Note the distinction between the two versions of the alternative hypotheses. The first is called a one sided hypothesis and the second is called a two sided hypothesis.

Thus, there are basically two problems here. In both, we must compare the null hypotheses to one of the two alternative hypotheses. Written symbolically, our null and alternative hypotheses are

\begin{align} H_0 : p=0.1 \\ H_A : p > 0.1 \end{align}

or \begin{align} H_0 : p=0.1 \\ H_A : p \neq 0.1 \end{align}

The first hypotheses test is one-sided; the second is two-sided.

The fundamental definition of a p-value is still the same: the probability that of obtaining the observed data or worse, under the assumption of the null hypotheses.
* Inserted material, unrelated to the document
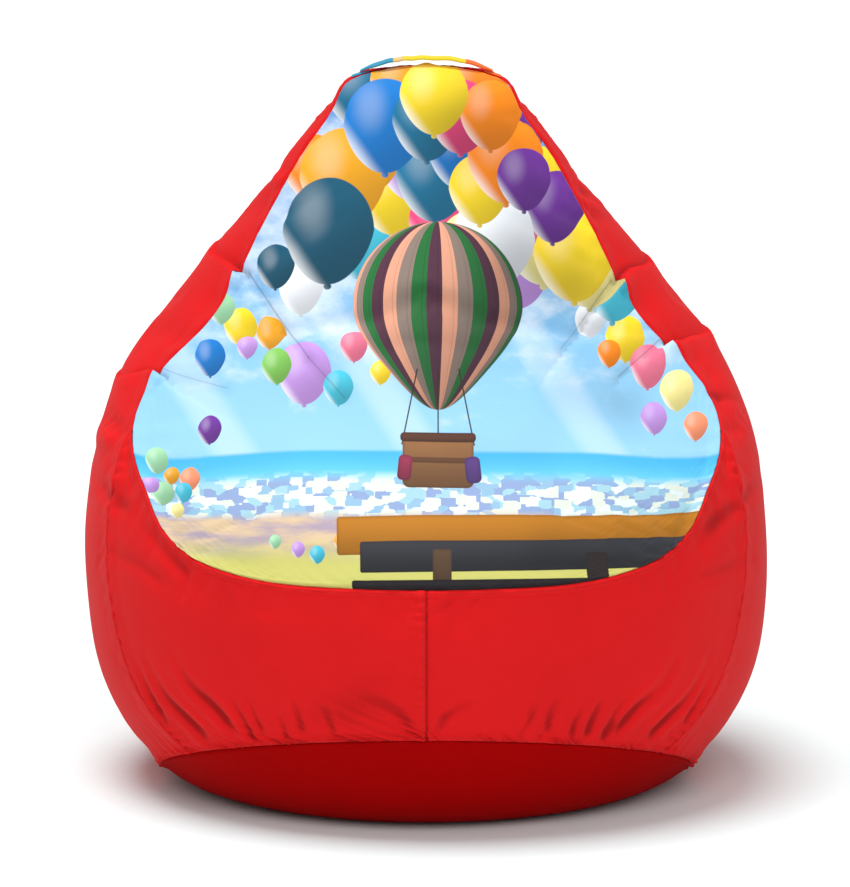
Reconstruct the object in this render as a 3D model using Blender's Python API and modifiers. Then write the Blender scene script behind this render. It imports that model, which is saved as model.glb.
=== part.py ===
"""Pear-shaped bean bag chair with a printed front panel, red side panels and a carry handle.

Metres, +Z up, the front faces -Y, +X to the right as seen from the front.
The bag rests on the flat of its base panel at z = 0. "left" means the -X side.

The bag's outer surface is one loft. Ring number v runs from 0 (middle of the base) to TOP
(the point where the panels meet), and angle phi runs round a ring from the front (0 degrees)
over +X (90) to the back (180). Every cloth piece is a patch of that surface, set inwards by its
own depth, so that the cover, the inner bag and the filling nest like the real ones.
"""

from math import asin, cos, radians, sin, sqrt

import bmesh
import bpy
import numpy as np

# Driving sizes ---------------------------------------------------------------------------------
BASE_RADIUS = 0.310        # flat that rests on the floor
BULGE = 0.140              # how far the side swells past the base: 0.45 m, half of the widest place
FRONT_BULGE_HEIGHT = 0.27  # height of the widest place at the front
BACK_BULGE_HEIGHT = 0.31   # and the height it would have at the back
BACK_BASE_RADIUS = 0.285   # the same two at the back, which leans in towards its arc
BACK_BULGE = 0.165
BACK_RADIUS = 0.75         # the back is one arc, so that the zips can run on it
BACK_CENTRE_Y = -0.3004
BACK_CENTRE_Z = 0.36
TOP_Y = 0.175              # where the panels meet at the top
TOP_Z = 0.912

COVER = 0.0012             # cloth of the cover
SEAM_GAP = 0.0010          # left open between two sewn panels
LINER_DEPTH = 0.0062       # inner bag, below the outer surface
LINER = 0.0008
FILL_DEPTH = 0.0125        # bead filling, below the outer surface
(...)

In this problem, our null mean and standard deviation are $0.1$ and $$\sqrt{0.1\times0.9/211} = 0.02065285.$$ Our observed data is $\hat{p} = 29/211$, which is larger than $0.1$.

For the first, one-sided test, the p-value is

In [9]:
from scipy.stats import norm
import numpy as np
1-norm.cdf(29/211, loc=0.1, scale=np.sqrt(0.1*0.9/211))

As this is smaller than $0.05$, we reject the null hypotheses. For the second, two-sided test, the p-value is twice this, thus we don't reject the null hypotheses.

More on margin of error

If you read the details of political surveys, you're likely to come across the term "margin of error" at some point. Five Thirty Eight, for example, maintains a running Trump approval rating page. The page also points to poll details for a slew of polls. Check out the first one, namely the Gallup poll. There, we read "Daily results are based on telephone interviews with approximately 1,400 national adults; Margin of error is $\pm 3$ percentage points". What's that mean?


When we write a confidence interval as $$s \pm z^* \times SE,$$ Then, $z^* \times SE$ is the margin of error. Geometrically, it's the distance that the interval extends in either direction from the measured statistic $s$.


So, where's the $\pm 3$ come from?

Suppose we're writing down a confidence interval for a proportion. In this case, approve or disapprove. If the actual proportion is $p$ and our sample size is $n$, then the standard error is $$\sqrt{\frac{p(1-p)}{n}}.$$ In our case, the take $n\approx 1500$. Furthermore the biggest that $p(1-p)$ can be is $1/4$. You can see this by taking a look at a graph:

Thus, our standard error is at most $$SE \leq \sqrt{\frac{1/4}{1500}} \approx 0.01290994.$$ Now, for a $95\%$ confidence interval, we take $z^* = 2$ so that our margin of error is at most $$ME \leq 2*0.01290994 \approx 0.026,$$ which is rounded up to 3 percentage points.

This is a common thing to shoot for in political polls, which is why you often see sample sizes close to 1500.

A hypothetical political race

In a political contest, where there are two candidates and victory requires a simple majority, a candidate likes to be more than 3 percentage points above 50\%. Can you see why?

An actual political race

In early November of last year, FiveThirtyEight reported that Donald Trump was only 3.3 percentage points behind Hilary Clinton - almost within the margin of error. In fact, Clinton ended up winning the popular vote by 2.1\%.

A poll on the first amendment

A recent poll by the Brookings Institute asks the following question of 1500 college students: "Is hate speech constitutionally protected?"

Here are the results:

Political Affiliation Type of College Gender
All Dem Rep Ind Public Private Female Male
Yes 39 39 44 40 38 43 31 51
No 44 41 39 44 44 44 49 38
Don’t know 16 15 17 17 17 13 21 11

Use this to write down a confidence interval for the percentage of students who believe that hate speech is not constitutionally protected.